Others to go include the head of the anti-corruption agency, the Malaysian Anti-Corruption Commission, and the head of the Special Branch, which was involved in extensive surveillance and dirty operations against opposition parties during UMNO’s rule. The Inspector-General of Police, Malaysia’s top cop, is also expected to be removed in the next few weeks. His predecessor, who was overtly political, is now banned from leaving Malaysia.
The Governor of the central bank, Bank Negara Malaysia (BNM), has also changed, with the previous incumbent alleged to be involved in several deals that helped Najib cover up the 1MDB affair. The secretaries general of several ministries (similar to a permanent secretary in the UK civil service) will also be removed in the next few months, and the secretary general of the Finance Ministry has already been forced to resign.
The cull extends to top officials in government-linked companies and independent agencies, who will be replaced or forced into retirement.
Already the head of Telekom Malaysia (who played a key role in UMNO’s campaign) has resigned, as has the head of the Public Land Transport Commission and the chairman of the Federal Land Development Authority (FELDA), the most important agency that deals with land development for the rural Malay population. In the coming days, I expect the senior personnel from Khazanah Nasional Berhad (the sovereign wealth fund of the Government of Malaysia) and Maybank will be replaced as well.
Several vice chancellors of public universities will also be replaced soon, after some not only urged the public to support UMNO, but also appeared regularly in the media to attack the then opposition, Pakatan Harapan.
Taken collectively, these moves show that the new government wants to quickly remove all the senior people in the system who were either overtly pro-UMNO or helped Najib by doing nothing while holding a senior position.
But this is also notable as a major departure from Mahathir’s governing philosophy. During his first term as Prime Minister, from 1981 to 2003, Mahathir believed that in order to get things done in government, he had to centralise power in the office of the Prime Minister and the federal government as a whole.
During that era, the federal government doubled in size with the creation of a plethora of new agencies and many ministers appointed directly to the PM’s department.
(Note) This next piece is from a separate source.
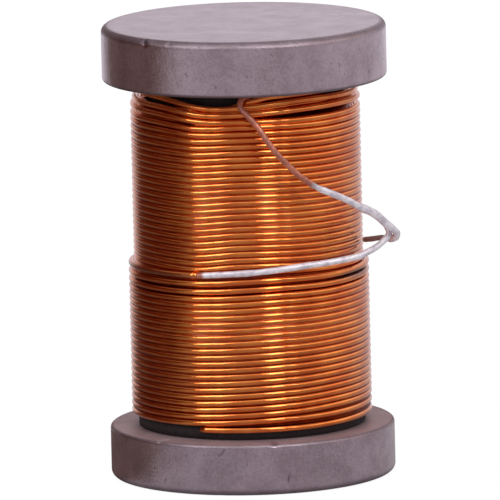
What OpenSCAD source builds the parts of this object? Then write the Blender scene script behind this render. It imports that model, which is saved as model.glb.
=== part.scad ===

By the second decade of Mahathir’ rule, the PM’s department could easily run the entire country on its own.
Knowing full well that the entire government machinery was basically UMNO’s party machinery, one of the first actions of the Pakatan Harapan government was to establish the Council of Eminent Persons (CEP). This has been the blunt instrument used for reforms.
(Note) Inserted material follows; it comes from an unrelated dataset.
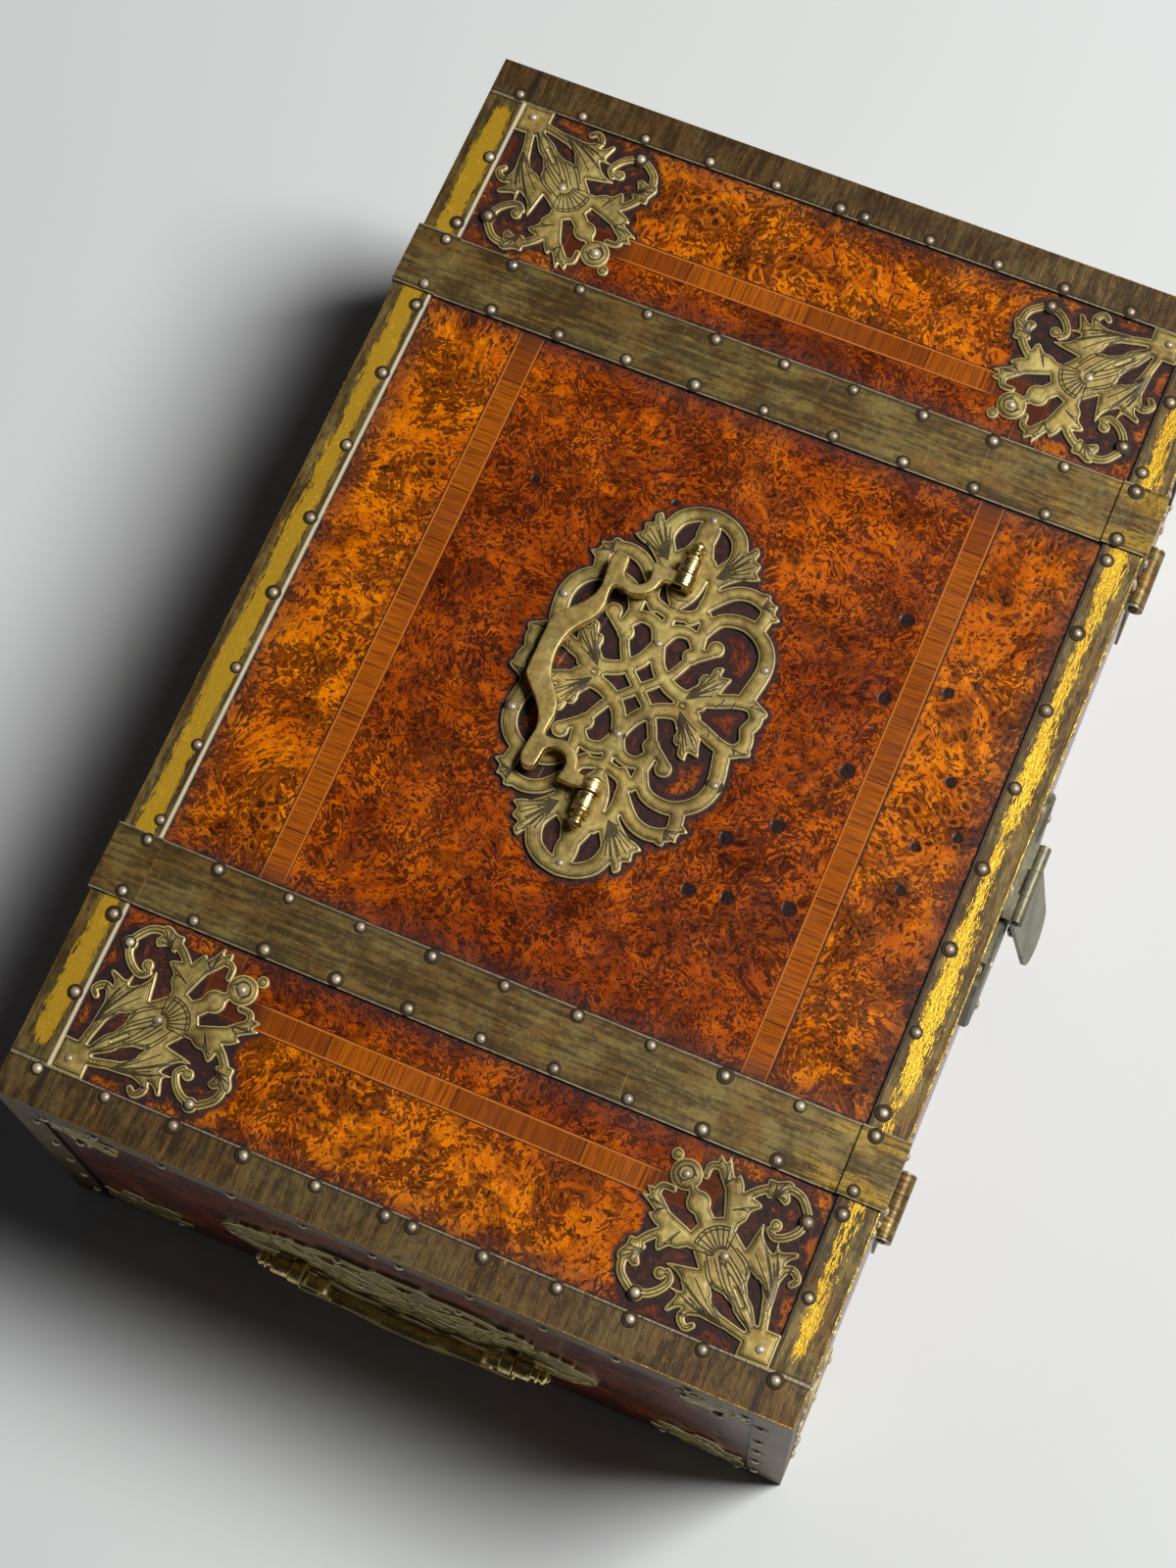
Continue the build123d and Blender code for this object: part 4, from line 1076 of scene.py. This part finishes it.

The CEP is comprised of five members and chaired by Daim Zainuddin, Mahathir’s closest political ally. Zainuddin served as finance minister twice during Mahathir’s first term as PM.
Also on the CEP is Jomo Kwame Sundaram, one of Malaysia’s most prominent economists and a former top UN official; Zeti Akhtar Aziz, the first woman governor of Malaysia’s central bank; and Robert Kuok, Malaysia’s richest man, nicknamed the “Sugar King”. Kuok lives in Hong Kong and does not take an active part in the council, but was included as a representative of the Chinese community and as a signal to the international business community.
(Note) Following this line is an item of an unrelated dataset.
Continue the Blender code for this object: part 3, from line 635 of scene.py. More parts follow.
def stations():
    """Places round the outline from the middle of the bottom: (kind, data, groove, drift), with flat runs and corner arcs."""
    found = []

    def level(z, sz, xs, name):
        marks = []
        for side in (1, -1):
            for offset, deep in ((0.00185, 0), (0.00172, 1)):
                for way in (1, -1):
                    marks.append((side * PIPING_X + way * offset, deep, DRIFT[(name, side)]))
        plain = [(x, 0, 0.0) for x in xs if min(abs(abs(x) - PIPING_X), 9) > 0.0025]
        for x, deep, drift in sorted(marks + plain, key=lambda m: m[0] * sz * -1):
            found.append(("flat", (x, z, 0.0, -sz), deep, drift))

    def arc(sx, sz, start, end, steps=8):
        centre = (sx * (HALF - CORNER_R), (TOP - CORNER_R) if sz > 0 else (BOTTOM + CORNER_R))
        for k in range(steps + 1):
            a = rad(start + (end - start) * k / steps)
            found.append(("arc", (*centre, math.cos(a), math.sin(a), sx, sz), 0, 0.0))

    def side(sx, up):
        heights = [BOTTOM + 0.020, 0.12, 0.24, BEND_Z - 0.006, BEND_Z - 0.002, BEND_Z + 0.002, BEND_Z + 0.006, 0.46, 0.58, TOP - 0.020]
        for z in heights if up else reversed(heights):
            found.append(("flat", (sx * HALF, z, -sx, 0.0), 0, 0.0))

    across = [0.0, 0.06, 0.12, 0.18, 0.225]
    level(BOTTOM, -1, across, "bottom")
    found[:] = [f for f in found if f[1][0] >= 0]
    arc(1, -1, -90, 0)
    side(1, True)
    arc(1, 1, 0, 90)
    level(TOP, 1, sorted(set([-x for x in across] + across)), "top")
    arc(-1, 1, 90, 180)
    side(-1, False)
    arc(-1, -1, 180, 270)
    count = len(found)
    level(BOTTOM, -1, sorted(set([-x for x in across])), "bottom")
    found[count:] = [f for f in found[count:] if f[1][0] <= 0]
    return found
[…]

The other CEP member is Hassan Marican, former CEO of Petroliam Nasional (Petronas). Petronas is the only Malaysian company on the Fortune 500 list, and Marican was famously pushed out of Petronas when he went up against Najib’s political appointees to the Petronas Board.
Although the CEP has no legal or political power, the fact it was established by Mahathir directly, and chaired by Daim, gives it political legitimacy.
In the past month, the CEP has summoned all the key stakeholders in Malaysian society to appear before it. No one, as far as I can ascertain, refused an invitation from the CEP. Many of the immediate key economic and reform ideas are likely to originate from the CEP.
Another body that will play an important role in long-term reforms is the Institutional Reforms Committee (IRC). Reporting to the CEP, it will come up with ideas that will cement reforms of the system. Some of Malaysia’s most prominent civil society activists are in this committee.
The key takeaway from the work of the CEP and IRC is that Mahathir and the new Pakatan Harapan government understand the importance of independent state institutions. They saw how UMNO corrupted the independence of these institutions, allowing Najib to get away with the 1MBD financial scandal. In all probability, there are other financial scandals that will be exposed once new people are appointed to key posts.
The international community should take note of the changes and, more importantly, should read what is going on in the proper context. While on the surface there appears to be a lot of political confusion in the Pakatan Harapan government – another dozen ministers are still to be appointed, for example, including the Foreign Minister – the reality is much more simple. The new government cannot move ahead with reforms if the right people are not in place.
If there is one thing to learn from the Malaysian experience, it is that after a lifetime of one-party rule, there is no line dividing state institutions from the ruling party.